Your task is to repeat the listing exactly.

--------------------

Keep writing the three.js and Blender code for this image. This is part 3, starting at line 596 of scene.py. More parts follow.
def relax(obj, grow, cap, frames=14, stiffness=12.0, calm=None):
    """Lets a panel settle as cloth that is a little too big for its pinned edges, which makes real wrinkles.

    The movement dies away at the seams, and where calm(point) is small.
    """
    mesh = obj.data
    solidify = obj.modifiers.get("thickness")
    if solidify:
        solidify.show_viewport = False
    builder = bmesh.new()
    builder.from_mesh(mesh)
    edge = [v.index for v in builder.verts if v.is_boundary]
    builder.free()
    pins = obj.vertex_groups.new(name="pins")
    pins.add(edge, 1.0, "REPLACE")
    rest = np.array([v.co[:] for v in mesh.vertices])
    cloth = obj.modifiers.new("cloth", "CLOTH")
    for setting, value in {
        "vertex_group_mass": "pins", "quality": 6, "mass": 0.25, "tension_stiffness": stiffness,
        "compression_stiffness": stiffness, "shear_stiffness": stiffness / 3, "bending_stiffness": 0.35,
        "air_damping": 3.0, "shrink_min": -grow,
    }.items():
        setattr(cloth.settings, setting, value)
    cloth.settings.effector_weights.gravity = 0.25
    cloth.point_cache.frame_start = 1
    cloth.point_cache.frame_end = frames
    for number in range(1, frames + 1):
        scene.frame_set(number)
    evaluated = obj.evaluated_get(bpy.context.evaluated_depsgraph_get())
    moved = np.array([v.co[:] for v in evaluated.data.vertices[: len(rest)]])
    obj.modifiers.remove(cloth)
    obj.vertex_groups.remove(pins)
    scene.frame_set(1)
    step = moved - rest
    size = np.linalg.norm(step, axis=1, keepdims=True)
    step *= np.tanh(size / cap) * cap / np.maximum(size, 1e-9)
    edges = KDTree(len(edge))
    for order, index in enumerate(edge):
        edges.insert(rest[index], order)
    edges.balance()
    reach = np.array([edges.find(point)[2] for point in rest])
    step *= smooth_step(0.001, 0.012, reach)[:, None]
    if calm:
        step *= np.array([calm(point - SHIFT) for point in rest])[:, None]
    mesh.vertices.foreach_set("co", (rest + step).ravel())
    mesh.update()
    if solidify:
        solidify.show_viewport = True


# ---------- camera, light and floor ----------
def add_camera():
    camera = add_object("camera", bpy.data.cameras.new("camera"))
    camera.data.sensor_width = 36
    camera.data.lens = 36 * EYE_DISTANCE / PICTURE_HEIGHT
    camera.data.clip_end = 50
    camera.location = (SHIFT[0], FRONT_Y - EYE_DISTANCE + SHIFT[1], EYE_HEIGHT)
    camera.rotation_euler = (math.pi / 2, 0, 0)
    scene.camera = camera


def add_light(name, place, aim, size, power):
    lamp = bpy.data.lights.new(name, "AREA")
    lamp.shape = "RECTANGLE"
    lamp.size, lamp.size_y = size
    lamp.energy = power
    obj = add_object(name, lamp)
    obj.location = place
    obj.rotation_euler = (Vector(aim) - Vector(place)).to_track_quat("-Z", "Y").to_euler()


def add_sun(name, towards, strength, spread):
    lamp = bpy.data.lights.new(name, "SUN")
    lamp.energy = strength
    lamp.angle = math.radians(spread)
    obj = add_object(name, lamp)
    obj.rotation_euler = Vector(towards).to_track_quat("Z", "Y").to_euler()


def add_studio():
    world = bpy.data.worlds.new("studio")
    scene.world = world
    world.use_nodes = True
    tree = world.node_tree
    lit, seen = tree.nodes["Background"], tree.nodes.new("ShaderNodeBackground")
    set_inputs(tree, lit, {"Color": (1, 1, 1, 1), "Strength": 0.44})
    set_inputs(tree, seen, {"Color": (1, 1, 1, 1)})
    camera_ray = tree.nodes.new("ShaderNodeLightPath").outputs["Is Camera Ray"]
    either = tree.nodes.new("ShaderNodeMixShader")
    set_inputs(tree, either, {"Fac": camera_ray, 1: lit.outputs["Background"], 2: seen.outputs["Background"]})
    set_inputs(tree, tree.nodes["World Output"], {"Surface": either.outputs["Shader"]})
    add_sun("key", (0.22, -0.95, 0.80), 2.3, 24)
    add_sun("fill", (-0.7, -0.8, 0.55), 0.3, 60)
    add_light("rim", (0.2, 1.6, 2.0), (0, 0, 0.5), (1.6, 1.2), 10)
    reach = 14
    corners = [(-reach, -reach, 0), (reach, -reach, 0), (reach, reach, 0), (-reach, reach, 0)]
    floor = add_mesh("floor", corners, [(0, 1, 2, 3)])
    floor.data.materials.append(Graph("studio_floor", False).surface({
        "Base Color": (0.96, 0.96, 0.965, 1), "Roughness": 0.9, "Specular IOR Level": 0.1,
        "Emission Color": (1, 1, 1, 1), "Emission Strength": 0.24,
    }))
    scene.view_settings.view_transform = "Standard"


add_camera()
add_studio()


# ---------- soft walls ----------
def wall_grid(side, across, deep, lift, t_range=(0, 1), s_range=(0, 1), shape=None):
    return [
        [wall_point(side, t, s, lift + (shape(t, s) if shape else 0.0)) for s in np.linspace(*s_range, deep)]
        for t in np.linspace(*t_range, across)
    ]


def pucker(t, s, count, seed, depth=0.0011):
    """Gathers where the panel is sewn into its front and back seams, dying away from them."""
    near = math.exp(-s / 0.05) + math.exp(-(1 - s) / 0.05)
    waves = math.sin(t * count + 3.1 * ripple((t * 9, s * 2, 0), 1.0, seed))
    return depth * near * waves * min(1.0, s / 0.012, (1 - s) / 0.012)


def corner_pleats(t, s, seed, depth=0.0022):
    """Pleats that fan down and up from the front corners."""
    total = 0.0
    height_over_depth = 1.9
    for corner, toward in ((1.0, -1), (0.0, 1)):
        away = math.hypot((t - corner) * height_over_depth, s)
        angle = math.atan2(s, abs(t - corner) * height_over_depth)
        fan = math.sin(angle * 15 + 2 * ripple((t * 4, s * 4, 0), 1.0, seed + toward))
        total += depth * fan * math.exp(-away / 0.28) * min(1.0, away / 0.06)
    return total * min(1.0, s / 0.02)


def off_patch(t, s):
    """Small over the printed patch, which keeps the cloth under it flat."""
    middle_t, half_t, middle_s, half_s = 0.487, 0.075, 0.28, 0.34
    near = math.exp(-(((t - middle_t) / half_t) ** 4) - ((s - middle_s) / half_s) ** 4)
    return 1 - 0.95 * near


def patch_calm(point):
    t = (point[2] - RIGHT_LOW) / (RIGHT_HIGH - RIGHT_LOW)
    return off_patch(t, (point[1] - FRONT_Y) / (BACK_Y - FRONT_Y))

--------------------

→ **RESPONSE**
Keep writing the three.js and Blender code for this image. This is part 3, starting at line 596 of scene.py. More parts follow.
def relax(obj, grow, cap, frames=14, stiffness=12.0, calm=None):
    """Lets a panel settle as cloth that is a little too big for its pinned edges, which makes real wrinkles.

    The movement dies away at the seams, and where calm(point) is small.
    """
    mesh = obj.data
    solidify = obj.modifiers.get("thickness")
    if solidify:
        solidify.show_viewport = False
    builder = bmesh.new()
    builder.from_mesh(mesh)
    edge = [v.index for v in builder.verts if v.is_boundary]
    builder.free()
    pins = obj.vertex_groups.new(name="pins")
    pins.add(edge, 1.0, "REPLACE")
    rest = np.array([v.co[:] for v in mesh.vertices])
    cloth = obj.modifiers.new("cloth", "CLOTH")
    for setting, value in {
        "vertex_group_mass": "pins", "quality": 6, "mass": 0.25, "tension_stiffness": stiffness,
        "compression_stiffness": stiffness, "shear_stiffness": stiffness / 3, "bending_stiffness": 0.35,
        "air_damping": 3.0, "shrink_min": -grow,
    }.items():
        setattr(cloth.settings, setting, value)
    cloth.settings.effector_weights.gravity = 0.25
    cloth.point_cache.frame_start = 1
    cloth.point_cache.frame_end = frames
    for number in range(1, frames + 1):
        scene.frame_set(number)
    evaluated = obj.evaluated_get(bpy.context.evaluated_depsgraph_get())
    moved = np.array([v.co[:] for v in evaluated.data.vertices[: len(rest)]])
    obj.modifiers.remove(cloth)
    obj.vertex_groups.remove(pins)
    scene.frame_set(1)
    step = moved - rest
    size = np.linalg.norm(step, axis=1, keepdims=True)
    step *= np.tanh(size / cap) * cap / np.maximum(size, 1e-9)
    edges = KDTree(len(edge))
    for order, index in enumerate(edge):
        edges.insert(rest[index], order)
    edges.balance()
    reach = np.array([edges.find(point)[2] for point in rest])
    step *= smooth_step(0.001, 0.012, reach)[:, None]
    if calm:
        step *= np.array([calm(point - SHIFT) for point in rest])[:, None]
    mesh.vertices.foreach_set("co", (rest + step).ravel())
    mesh.update()
    if solidify:
        solidify.show_viewport = True


# ---------- camera, light and floor ----------
def add_camera():
    camera = add_object("camera", bpy.data.cameras.new("camera"))
    camera.data.sensor_width = 36
    camera.data.lens = 36 * EYE_DISTANCE / PICTURE_HEIGHT
    camera.data.clip_end = 50
    camera.location = (SHIFT[0], FRONT_Y - EYE_DISTANCE + SHIFT[1], EYE_HEIGHT)
    camera.rotation_euler = (math.pi / 2, 0, 0)
    scene.camera = camera


def add_light(name, place, aim, size, power):
    lamp = bpy.data.lights.new(name, "AREA")
    lamp.shape = "RECTANGLE"
    lamp.size, lamp.size_y = size
    lamp.energy = power
    obj = add_object(name, lamp)
    obj.location = place
    obj.rotation_euler = (Vector(aim) - Vector(place)).to_track_quat("-Z", "Y").to_euler()


def add_sun(name, towards, strength, spread):
    lamp = bpy.data.lights.new(name, "SUN")
    lamp.energy = strength
    lamp.angle = math.radians(spread)
    obj = add_object(name, lamp)
    obj.rotation_euler = Vector(towards).to_track_quat("Z", "Y").to_euler()


def add_studio():
    world = bpy.data.worlds.new("studio")
    scene.world = world
    world.use_nodes = True
    tree = world.node_tree
    lit, seen = tree.nodes["Background"], tree.nodes.new("ShaderNodeBackground")
    set_inputs(tree, lit, {"Color": (1, 1, 1, 1), "Strength": 0.44})
    set_inputs(tree, seen, {"Color": (1, 1, 1, 1)})
    camera_ray = tree.nodes.new("ShaderNodeLightPath").outputs["Is Camera Ray"]
    either = tree.nodes.new("ShaderNodeMixShader")
    set_inputs(tree, either, {"Fac": camera_ray, 1: lit.outputs["Background"], 2: seen.outputs["Background"]})
    set_inputs(tree, tree.nodes["World Output"], {"Surface": either.outputs["Shader"]})
    add_sun("key", (0.22, -0.95, 0.80), 2.3, 24)
    add_sun("fill", (-0.7, -0.8, 0.55), 0.3, 60)
    add_light("rim", (0.2, 1.6, 2.0), (0, 0, 0.5), (1.6, 1.2), 10)
    reach = 14
    corners = [(-reach, -reach, 0), (reach, -reach, 0), (reach, reach, 0), (-reach, reach, 0)]
    floor = add_mesh("floor", corners, [(0, 1, 2, 3)])
    floor.data.materials.append(Graph("studio_floor", False).surface({
        "Base Color": (0.96, 0.96, 0.965, 1), "Roughness": 0.9, "Specular IOR Level": 0.1,
        "Emission Color": (1, 1, 1, 1), "Emission Strength": 0.24,
    }))
    scene.view_settings.view_transform = "Standard"


add_camera()
add_studio()


# ---------- soft walls ----------
def wall_grid(side, across, deep, lift, t_range=(0, 1), s_range=(0, 1), shape=None):
    return [
        [wall_point(side, t, s, lift + (shape(t, s) if shape else 0.0)) for s in np.linspace(*s_range, deep)]
        for t in np.linspace(*t_range, across)
    ]


def pucker(t, s, count, seed, depth=0.0011):
    """Gathers where the panel is sewn into its front and back seams, dying away from them."""
    near = math.exp(-s / 0.05) + math.exp(-(1 - s) / 0.05)
    waves = math.sin(t * count + 3.1 * ripple((t * 9, s * 2, 0), 1.0, seed))
    return depth * near * waves * min(1.0, s / 0.012, (1 - s) / 0.012)


def corner_pleats(t, s, seed, depth=0.0022):
    """Pleats that fan down and up from the front corners."""
    total = 0.0
    height_over_depth = 1.9
    for corner, toward in ((1.0, -1), (0.0, 1)):
        away = math.hypot((t - corner) * height_over_depth, s)
        angle = math.atan2(s, abs(t - corner) * height_over_depth)
        fan = math.sin(angle * 15 + 2 * ripple((t * 4, s * 4, 0), 1.0, seed + toward))
        total += depth * fan * math.exp(-away / 0.28) * min(1.0, away / 0.06)
    return total * min(1.0, s / 0.02)


def off_patch(t, s):
    """Small over the printed patch, which keeps the cloth under it flat."""
    middle_t, half_t, middle_s, half_s = 0.487, 0.075, 0.28, 0.34
    near = math.exp(-(((t - middle_t) / half_t) ** 4) - ((s - middle_s) / half_s) ** 4)
    return 1 - 0.95 * near


def patch_calm(point):
    t = (point[2] - RIGHT_LOW) / (RIGHT_HIGH - RIGHT_LOW)
    return off_patch(t, (point[1] - FRONT_Y) / (BACK_Y - FRONT_Y))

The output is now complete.